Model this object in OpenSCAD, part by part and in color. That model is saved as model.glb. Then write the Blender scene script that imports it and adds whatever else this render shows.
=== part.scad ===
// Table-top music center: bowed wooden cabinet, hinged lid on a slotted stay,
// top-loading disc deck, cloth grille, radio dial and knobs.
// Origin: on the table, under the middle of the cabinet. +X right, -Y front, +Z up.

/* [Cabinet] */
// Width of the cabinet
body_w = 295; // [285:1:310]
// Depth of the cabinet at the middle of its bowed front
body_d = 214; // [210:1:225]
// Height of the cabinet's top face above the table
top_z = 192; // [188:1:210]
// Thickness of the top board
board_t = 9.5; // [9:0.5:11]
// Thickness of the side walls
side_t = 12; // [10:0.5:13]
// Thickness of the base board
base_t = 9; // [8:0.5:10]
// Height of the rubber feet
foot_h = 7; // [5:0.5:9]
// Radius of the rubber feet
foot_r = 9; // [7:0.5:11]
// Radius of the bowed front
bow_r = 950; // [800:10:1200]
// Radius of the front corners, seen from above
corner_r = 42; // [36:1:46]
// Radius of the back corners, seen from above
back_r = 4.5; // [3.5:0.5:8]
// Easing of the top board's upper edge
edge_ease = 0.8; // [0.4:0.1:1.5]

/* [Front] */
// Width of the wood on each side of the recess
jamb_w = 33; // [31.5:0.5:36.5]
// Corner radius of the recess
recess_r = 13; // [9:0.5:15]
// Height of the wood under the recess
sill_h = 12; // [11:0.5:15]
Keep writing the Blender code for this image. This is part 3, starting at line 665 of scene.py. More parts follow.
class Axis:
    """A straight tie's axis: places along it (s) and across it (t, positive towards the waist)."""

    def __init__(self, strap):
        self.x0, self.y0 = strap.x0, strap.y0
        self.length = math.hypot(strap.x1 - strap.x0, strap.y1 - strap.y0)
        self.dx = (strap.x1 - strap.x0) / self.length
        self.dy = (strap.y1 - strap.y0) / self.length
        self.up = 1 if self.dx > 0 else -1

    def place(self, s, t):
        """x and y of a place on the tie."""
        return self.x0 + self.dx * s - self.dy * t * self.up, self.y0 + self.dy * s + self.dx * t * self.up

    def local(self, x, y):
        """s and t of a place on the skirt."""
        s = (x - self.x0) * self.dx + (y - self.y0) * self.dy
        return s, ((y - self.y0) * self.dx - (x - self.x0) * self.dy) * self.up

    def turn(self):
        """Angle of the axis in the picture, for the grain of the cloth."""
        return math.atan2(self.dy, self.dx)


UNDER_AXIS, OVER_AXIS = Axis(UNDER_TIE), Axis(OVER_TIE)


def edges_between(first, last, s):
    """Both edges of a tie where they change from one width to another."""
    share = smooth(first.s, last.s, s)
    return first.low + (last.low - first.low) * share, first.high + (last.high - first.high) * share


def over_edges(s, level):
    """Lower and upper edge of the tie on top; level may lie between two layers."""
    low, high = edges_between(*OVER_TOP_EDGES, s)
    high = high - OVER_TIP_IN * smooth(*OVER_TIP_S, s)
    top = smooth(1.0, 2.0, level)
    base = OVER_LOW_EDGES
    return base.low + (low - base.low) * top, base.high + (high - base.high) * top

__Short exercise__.
From the first line of the records above to the line that contains "edge_ease = 0.8; // [0.4:0.1:1.5]", quote each line exactly.

__Reply to the exercise__.
Model this object in OpenSCAD, part by part and in color. That model is saved as model.glb. Then write the Blender scene script that imports it and adds whatever else this render shows.
=== part.scad ===
// Table-top music center: bowed wooden cabinet, hinged lid on a slotted stay,
// top-loading disc deck, cloth grille, radio dial and knobs.
// Origin: on the table, under the middle of the cabinet. +X right, -Y front, +Z up.

/* [Cabinet] */
// Width of the cabinet
body_w = 295; // [285:1:310]
// Depth of the cabinet at the middle of its bowed front
body_d = 214; // [210:1:225]
// Height of the cabinet's top face above the table
top_z = 192; // [188:1:210]
// Thickness of the top board
board_t = 9.5; // [9:0.5:11]
// Thickness of the side walls
side_t = 12; // [10:0.5:13]
// Thickness of the base board
base_t = 9; // [8:0.5:10]
// Height of the rubber feet
foot_h = 7; // [5:0.5:9]
// Radius of the rubber feet
foot_r = 9; // [7:0.5:11]
// Radius of the bowed front
bow_r = 950; // [800:10:1200]
// Radius of the front corners, seen from above
corner_r = 42; // [36:1:46]
// Radius of the back corners, seen from above
back_r = 4.5; // [3.5:0.5:8]
// Easing of the top board's upper edge
edge_ease = 0.8; // [0.4:0.1:1.5]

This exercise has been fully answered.